[Start DATASET EXTRACT]

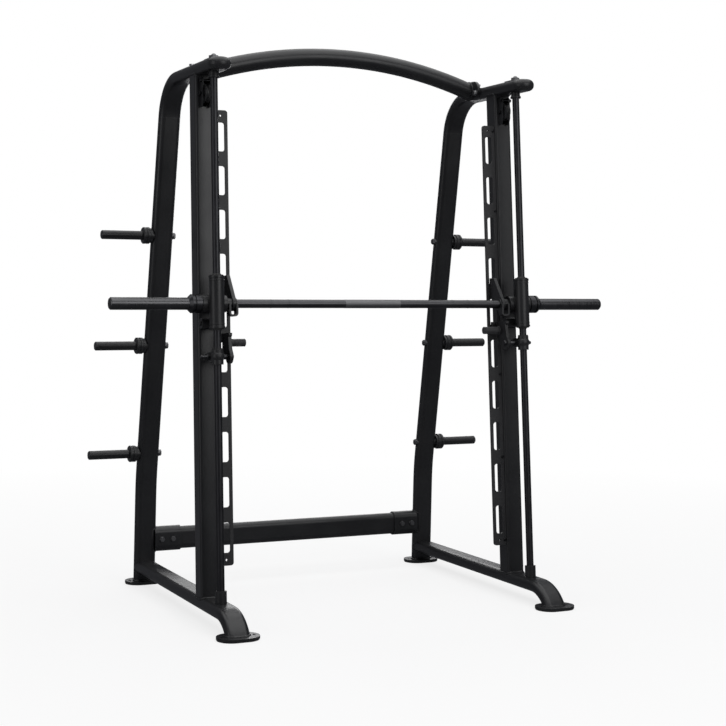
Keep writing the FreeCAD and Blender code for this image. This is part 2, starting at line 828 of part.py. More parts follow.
def lock_hook_shape():
    """Flat hook that turns with the bar, with a stirrup under it. Its nose faces the racking plate."""
    reach = rack_front - hook_clearance - bar_back
    lobe = rod_x(hook_inner, hook_outer, bar_back, bar_height, 60)
    outline = [(-29, 8), (44, 118), (reach, 118), (reach, 40), (50, 0), (27, -13)]
    arm = extruded_yz([(bar_back + y, bar_height + z) for y, z in outline], hook_inner, hook_outer)
    nose = box(nose_inner, nose_outer, bar_back + reach - 14, bar_back + reach,
               bar_height + 76, bar_height + 118)
    hub = rod_x(stirrup_inner, barrel_inner - 2, bar_back, bar_height, 46)
    bore = rod_x(stirrup_inner - 1, barrel_inner, bar_back, bar_height, bar_diameter)
    return on_mast(joined([lobe, arm, nose, hub, stirrup()]).cut(bore))


def stirrup():
    """Folded strip in the shape of a U that hangs from the hook's hub."""
    wide = stirrup_outer - stirrup_inner
    strip = tube_face(wide, 2 * stirrup_drop, stirrup_corner, stirrup_wall)
    strip = strip.common(box(-wide, wide, -2 * stirrup_drop, 0, -1, 1)).Faces[0]
    fold = strip.extrude(V(0, 0, stirrup_back - stirrup_front))
    fold.rotate(ORIGIN, X_AXIS, 90)
    fold.translate(V((stirrup_inner + stirrup_outer) / 2, bar_back + stirrup_back, bar_height))
    return fold


# ---------------------------------------------------------------- safety stops

def stop_block_shape(z):
    """Block on the guide rod that carries the cross shaft behind the rod."""
    body = rod_z(frame_half_spacing, 0, z - stop_half_height, z + stop_half_height - bumper_thick,
                 stop_diameter)
    half = stop_diameter / 2
    ball = Part.makeSphere(stop_ball_diameter / 2, V(frame_half_spacing, 0, z))
    bridge = box(frame_half_spacing - half, frame_half_spacing + half, 0, shaft_back, z - 19, z + 19)
    boss = rod_x(frame_half_spacing - half, frame_half_spacing + half, shaft_back, z, 38)
    rod_bore = rod_z(frame_half_spacing, 0, z - 50, z + 50, rod_diameter + 2 * fit_gap)
    shaft_bore = rod_x(frame_half_spacing - half - 1, frame_half_spacing + half + 1, shaft_back, z,
                       shaft_diameter + 2 * fit_gap)
    return on_mast(joined([body, ball, bridge, boss]).cut([rod_bore, shaft_bore]))


def stop_bumper_shape(z):
    top = z + stop_half_height
    ring = rod_z(frame_half_spacing, 0, top - bumper_thick, top, stop_diameter - 2)
    bore = rod_z(frame_half_spacing, 0, top - bumper_thick - 1, top + 1, rod_diameter + 1)
    return on_mast(ring.cut(bore))


def stop_shaft_shape(z):
    shaft = rod_x(shaft_inner, shaft_outer, shaft_back, z, shaft_diameter)
    tip = rod_x(shaft_outer, shaft_outer + 14, shaft_back, z, shaft_diameter - 8)
    return on_mast(joined([shaft, tip]))


def stop_lever_shape(z):
    """Flat lever that turns with the shaft. Its wide nose faces the racking plate."""
    reach = rack_front - hook_clearance - shaft_back
    lobe = rod_x(lever_inner, lever_outer, shaft_back, z, lever_lobe_diameter)
    outline = [
        (-26, 8), (-14, 30), (-8, 60), (-6, 78), (-14, 84), (-14, 94), (reach, 94), (reach, 64),
        (66, 60), (66, 20), (34, -10),
    ]
    nose = box(nose_inner, nose_outer, shaft_back + reach - 14, shaft_back + reach, z + 64, z + 94)
    arm = extruded_yz([(shaft_back + y, z + dz) for y, dz in outline], lever_inner, lever_outer)
    bore = rod_x(lever_inner - 1, lever_outer + 1, shaft_back, z, shaft_diameter)
    return on_mast(joined([lobe, arm, nose]).cut(bore))


def stop_handle_shape(z):
    """Grip with a flange beside the lever and a rounded edge at its end."""
    length = lever_inner - handle_end
    radius = handle_radius
    points = [(0, 0)]
    for step in range(7):
        angle = math.radians(15 * step)
        back = handle_corner * (1 - math.cos(angle))
        points.append((back, radius - handle_corner + handle_corner * math.sin(angle)))
    points += [
        (length - 12, radius), (length - 10, radius - 2), (length - 6, radius - 2),
        (length - 6, radius + 3), (length, radius + 3), (length, 0),
    ]
    return on_mast(turned(points, handle_end, shaft_back + handle_back, z + handle_up))


# ---------------------------------------------------------------- build

os.makedirs("parts", exist_ok=True)

base_solid = base_tube_shape(0)
leg_solid = rear_leg_shape(0)
top_solid = top_tube_shape(0)

save_sides("base_tube", [largest(base_tube_shape(tube_wall).cut(leg_solid))])
save_sides("rear_leg", [rear_leg_shape(tube_wall)])
save_sides("top_tube", [top_tube_shape(tube_wall)])
save_sides("upright", [largest(upright_shape().cut([base_solid, top_solid]))])
save_sides("racking_plate", [racking_plate_shape()])
save_sides("guide_rod", [largest(guide_rod_shape().cut([base_solid, top_solid]))])
save_both("plate_lugs", plate_lugs())
save_both("plate_bolts", plate_bolts())
save_both("rod_collars", rod_collars(base_solid, top_solid))
save_both("rod_caps", rod_caps())
save_both("foot_plates", foot_plates())
save_both("foot_pads", foot_pads())

save_both("weight_horns", weight_horns(leg_solid))
save_both("horn_collars", horn_collars(leg_solid))
save_both("horn_bolts", horn_bolts(leg_solid))
save("rear_beam", [rear_beam_shape()])
save_sides("beam_socket", [beam_socket_shape(leg_solid)])
save_both("beam_bolts", beam_bolts())
save("arch_tube", [arch_tube_shape()])
save_both("arch_flanges", [arch_flange_shape(top_solid)])
save_both("arch_bolts", arch_bolts(top_solid))

save_sides("pulley", [pulley_shape()])
save_sides("pulley_bracket", pulley_bracket())
save_both("pulley_bolts", pulley_bolts())
save_sides("counterweight", [counterweight_shape()])

save_sides("carriage_housing", [housing_shape()])
save_sides("linear_bearings", linear_bearings())
save_sides("bar_bearings", bar_bearings())
save_sides("cable_anchor", [cable_anchor_shape()])

save("bar", [bar_shape()])
save_sides("sleeve", [sleeve_shape()])
save_sides("bar_shoulder", [shoulder_shape()])
save_sides("lock_hook", [lock_hook_shape()])

for side, height in stop_heights.items():
    save("stop_block_" + side, [handed(stop_block_shape(height), side)])
    save("stop_bumper_" + side, [handed(stop_bumper_shape(height), side)])
    save("stop_shaft_" + side, [handed(stop_shaft_shape(height), side)])
    save("stop_lever_" + side, [handed(stop_lever_shape(height), side)])
    save("stop_handle_" + side, [handed(stop_handle_shape(height), side)])
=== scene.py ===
"""Smith machine: the looks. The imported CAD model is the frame, in metres, +Z up, and every piece here is
placed from it. +X is to the user's right and +Y to the rear."""

import json
import math
import random

import bmesh
import bpy
from mathutils import Matrix, Vector
from mathutils.bvhtree import BVHTree


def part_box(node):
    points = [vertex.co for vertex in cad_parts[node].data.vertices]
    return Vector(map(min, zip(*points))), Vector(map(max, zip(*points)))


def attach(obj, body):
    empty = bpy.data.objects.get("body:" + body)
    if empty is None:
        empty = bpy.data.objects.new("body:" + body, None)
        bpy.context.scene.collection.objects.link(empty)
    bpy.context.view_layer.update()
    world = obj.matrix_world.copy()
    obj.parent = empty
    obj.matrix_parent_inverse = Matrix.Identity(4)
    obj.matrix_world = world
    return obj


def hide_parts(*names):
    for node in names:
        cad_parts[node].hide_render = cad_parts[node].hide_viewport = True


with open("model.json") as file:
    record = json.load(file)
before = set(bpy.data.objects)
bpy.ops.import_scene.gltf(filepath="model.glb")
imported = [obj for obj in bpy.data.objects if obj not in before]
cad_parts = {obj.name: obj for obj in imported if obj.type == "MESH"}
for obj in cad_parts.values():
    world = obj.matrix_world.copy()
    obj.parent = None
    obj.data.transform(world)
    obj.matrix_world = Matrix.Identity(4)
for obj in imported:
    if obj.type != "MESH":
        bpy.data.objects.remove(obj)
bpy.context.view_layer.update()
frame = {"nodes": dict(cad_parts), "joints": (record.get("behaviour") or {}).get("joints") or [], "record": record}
nodes = frame["nodes"]
record = frame["record"]
SIDES = {"left": -1, "right": 1}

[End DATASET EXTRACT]

GIVEN INSTRUCTION | Write out exactly the lines from the start of the material through the line with "bridge, boss]).cut([rod_bore, shaft_bore]))". No other output is expected.

REPLY TO THE EXERCISE |
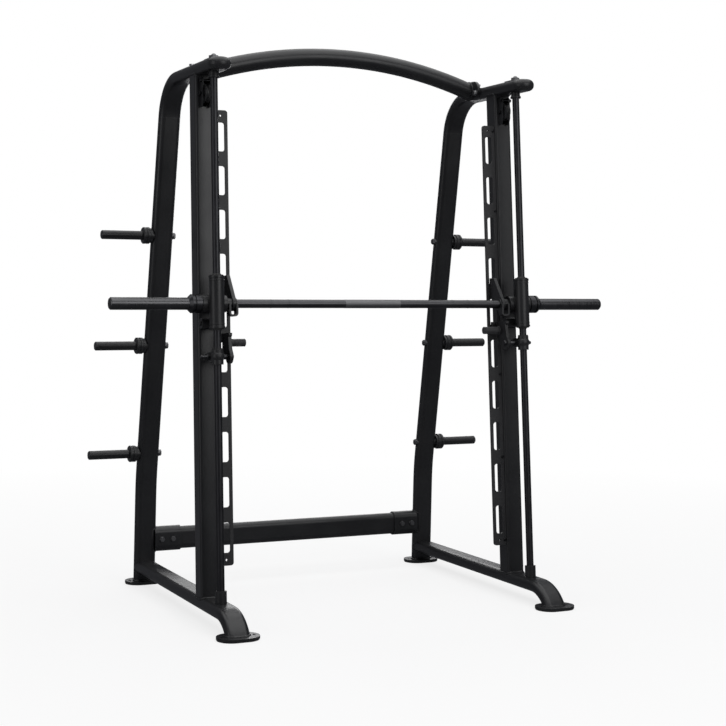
Keep writing the FreeCAD and Blender code for this image. This is part 2, starting at line 828 of part.py. More parts follow.
def lock_hook_shape():
    """Flat hook that turns with the bar, with a stirrup under it. Its nose faces the racking plate."""
    reach = rack_front - hook_clearance - bar_back
    lobe = rod_x(hook_inner, hook_outer, bar_back, bar_height, 60)
    outline = [(-29, 8), (44, 118), (reach, 118), (reach, 40), (50, 0), (27, -13)]
    arm = extruded_yz([(bar_back + y, bar_height + z) for y, z in outline], hook_inner, hook_outer)
    nose = box(nose_inner, nose_outer, bar_back + reach - 14, bar_back + reach,
               bar_height + 76, bar_height + 118)
    hub = rod_x(stirrup_inner, barrel_inner - 2, bar_back, bar_height, 46)
    bore = rod_x(stirrup_inner - 1, barrel_inner, bar_back, bar_height, bar_diameter)
    return on_mast(joined([lobe, arm, nose, hub, stirrup()]).cut(bore))


def stirrup():
    """Folded strip in the shape of a U that hangs from the hook's hub."""
    wide = stirrup_outer - stirrup_inner
    strip = tube_face(wide, 2 * stirrup_drop, stirrup_corner, stirrup_wall)
    strip = strip.common(box(-wide, wide, -2 * stirrup_drop, 0, -1, 1)).Faces[0]
    fold = strip.extrude(V(0, 0, stirrup_back - stirrup_front))
    fold.rotate(ORIGIN, X_AXIS, 90)
    fold.translate(V((stirrup_inner + stirrup_outer) / 2, bar_back + stirrup_back, bar_height))
    return fold


# ---------------------------------------------------------------- safety stops

def stop_block_shape(z):
    """Block on the guide rod that carries the cross shaft behind the rod."""
    body = rod_z(frame_half_spacing, 0, z - stop_half_height, z + stop_half_height - bumper_thick,
                 stop_diameter)
    half = stop_diameter / 2
    ball = Part.makeSphere(stop_ball_diameter / 2, V(frame_half_spacing, 0, z))
    bridge = box(frame_half_spacing - half, frame_half_spacing + half, 0, shaft_back, z - 19, z + 19)
    boss = rod_x(frame_half_spacing - half, frame_half_spacing + half, shaft_back, z, 38)
    rod_bore = rod_z(frame_half_spacing, 0, z - 50, z + 50, rod_diameter + 2 * fit_gap)
    shaft_bore = rod_x(frame_half_spacing - half - 1, frame_half_spacing + half + 1, shaft_back, z,
                       shaft_diameter + 2 * fit_gap)
    return on_mast(joined([body, ball, bridge, boss]).cut([rod_bore, shaft_bore]))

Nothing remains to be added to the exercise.